Our goal in Afghanistan is to try and not create a culture of dependence but rather to promote [inaudible]. Long-term stability comes not from the presence of foreign forces but from the development of functioning local institutions. That’s why in the area of security we have been helping to train for example the Afghan National Army. Our coalition partners have been training the police. And the goal is so that Afghans over time can take full responsibility for their own security and stability rather than having to depend on foreign forces versus for a sustained period.
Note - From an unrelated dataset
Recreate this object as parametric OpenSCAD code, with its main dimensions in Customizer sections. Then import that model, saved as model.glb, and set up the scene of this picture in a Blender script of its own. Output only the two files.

When Rumsfeld was in office, an abundance of geniuses appeared who assured us they knew how to do his job much better than he did. In retrospect, we probably should have ignored the geniuses and paid more attention to him. The next time we feel the yen to embark on another military adventure, we should reflect on the fact that some of the biggest cheerleaders for such projects in the recent past became hand-wringing, hysterical defeatists a disconcertingly short time after the troops were actually on the ground. We will surely have an abundance of such heroes to “help” us the next time around as well. Before we commit our forces to another ill-considered war, we’d do well to recall that there are legions of Matthew Hohs in our midst, useful idiots who are adept at persuading themselves that collaboration with the enemy is both a noble moral good and a patriotic duty. They will always be with us, and they will always make the cost of victory higher the longer our troops are engaged.
UPDATE: I take it from John McCain’s cry in the dark that he has also noticed that the water is up to our chin and climbing. Of course, he’s right. We can win in Afghanistan. The enemy is much less formidable than he was in Vietnam. It’s a matter of national will. In fact, that’s just the problem.